Wednesday, April 25, 2018

Ambition goes bankrupt - the story of Port Craig

In the middle of the second decade of the 1900s, The Marlborough Timber Company began looking at Fiordland as a potential new site for expanding their logging and saw milling enterprise. Directors John Craig and Daniel Reese envisaged an ambitious plan to build a state of the art business to log high quality Rimu from a remote part of the South Island.

In order to create this business they needed to build a port to bring in all the infrastructure. They purchased the latest technology from the United States to improve their production rates, requiring new ways to haul the logs out of the forests and back to the saw mill, and the building of an extensive tramway to support it. They also needed the port to export the timber, and were unable to use a fixed wharf due to the wild weather and unpredictable seas.

The sheer ambition could be seen as somewhat reckless, as within 8 years the entire enterprise was bankrupt, and the settlement abandoned. But some of the methods they imported to New Zealand were adopted elsewhere, and did result in improved production, but not at Port Craig.

John Craig actually drowned during the creation of the settlement, but Reese survived the project and subsequently pulled the pin in 1928. It must have been a dreadful disappointment...

So let's have a look around and learn a little more...

Down on the beach are the remains of a wharf. This wharf wasn't used to load logs, these were loaded  one by one via a cable to a ship anchored off shore. So there needed to be specialised equipment to do this.

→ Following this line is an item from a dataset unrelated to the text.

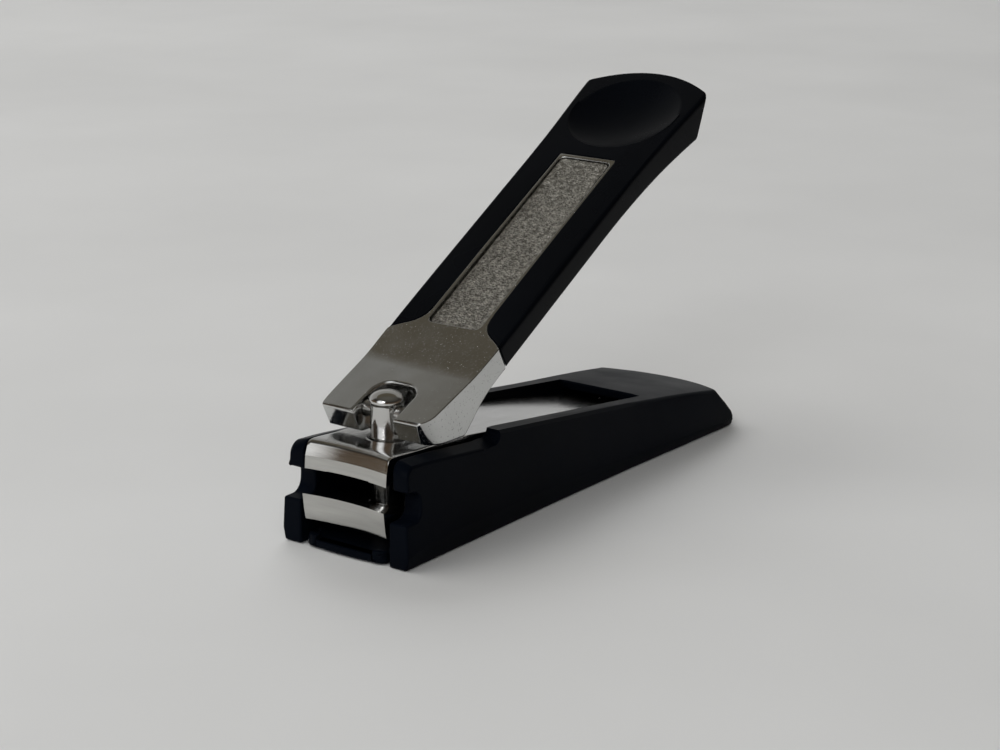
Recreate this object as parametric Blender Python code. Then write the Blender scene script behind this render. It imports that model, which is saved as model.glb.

In order to log the forests, the Company built a tramway to transport a Lidgerwood Hauler, especially imported from the US, where they were used to haul huge Redwoods from the North American forests. Using an aerial cable, cut timber could be hauled back to the tramway up to 800m away. That's a full circle within 800m radius from the tramway, a massive area that can be logged from just one spot.

The Lidgerwood, however, was a very big, heavy piece of machinery. It required the bridges over the streams on the tramway to be very strong, so they were built of imported Australian hardwood, and cost a lot of money to build.

Then, to make things worse, the Rimu they were logging wasn't of the quality the Timber Company was used to up in the Marlborough region. The trees were much smaller, and the technology being used was too big to provide the sort of production figures that would make the operation viable. Maybe if they had been less ambitious, used smaller machines that didn't require such expensive infrastructure, they might have survived. But a bit more exploration in the first place to discover the trees just weren't worth the investment may have sunk the project before it started. Instead, we are left with a ghost town and some very impressive viaducts on a tramping track....

After the abandonment of Port Craig there was some salvage of equipment in the 30s, but soon the forest took over. The viaducts were saved through efforts by DOC and community input, as the area became part of DOCs network of tramping tracks. The area is also heavily used by hunters.

Twice more there were plans to log further along the coast into Fiordland, but neither happened, and now it is either National Park or Maori land and the forests have survived totally intact.

I was offered a chance to see these pristine forests. So I went.

That's next.....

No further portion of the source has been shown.